Hydraulic conductivity of model soil–bentonite backfills subjected to wet–dry cycling

The potential for changes in hydraulic conductivity, k, of two model soil–bentonite (SB) backfills subjected to wet–dry cycling was investigated. The backfills were prepared with the same base soil (clean, fine sand) but different bentonite contents (2.7 and 5.6 dry wt.%). Saturation (S), volume change, and k of consolidated backfill specimens (effective stress, 24 kPa) were evaluated over 3–7 cycles in which the matric suction, Ψ m , in the drying stage ranged from 50 to 700 kPa. Both backfills exhibited susceptibility to degradation in k caused by wet–dry cycling.
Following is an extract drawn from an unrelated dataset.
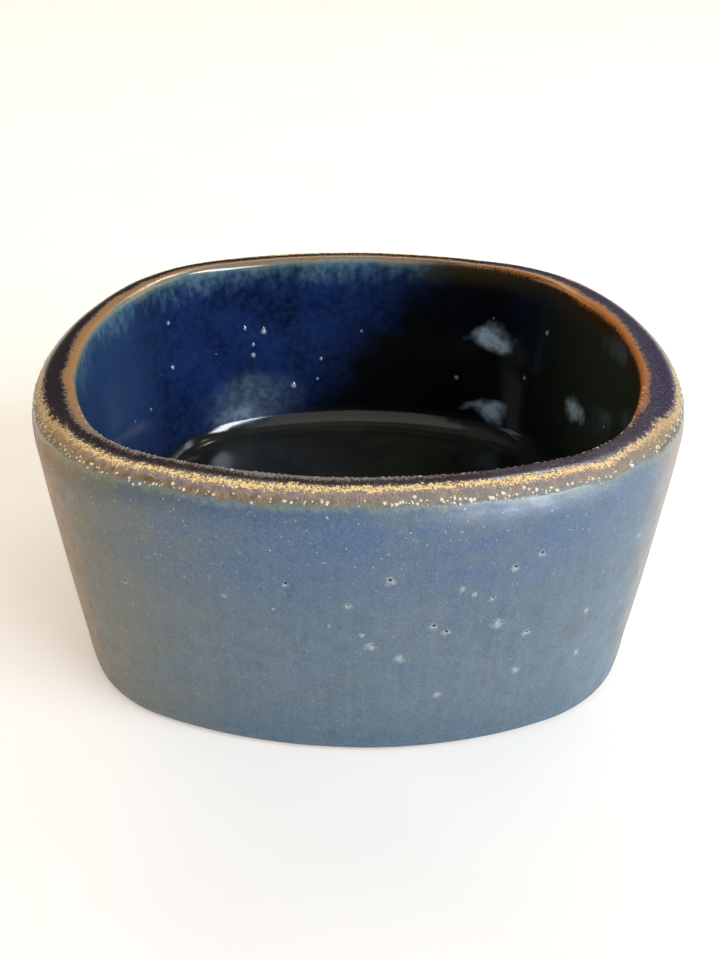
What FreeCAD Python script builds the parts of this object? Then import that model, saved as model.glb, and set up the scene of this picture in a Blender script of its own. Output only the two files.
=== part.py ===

Mean values of k for specimens dried at Ψ m = 50 kPa (S = 30%–60% after drying) remained low after two cycles, but increased by 5–300-fold after three or more cycles. Specimens dried at Ψ m ≥ 150 kPa (S < 30% after drying) were less resilient and exhibited 500- to 10 000-fold increases in k after three or more cycles. The greater increases in k for these specimens correlated with greater vertical shrinkage upon drying. The findings suggest that increases in hydraulic conductivity due to wet–dry cycling may be a concern for SB vertical barriers located within the zone of a fluctuating groundwater table.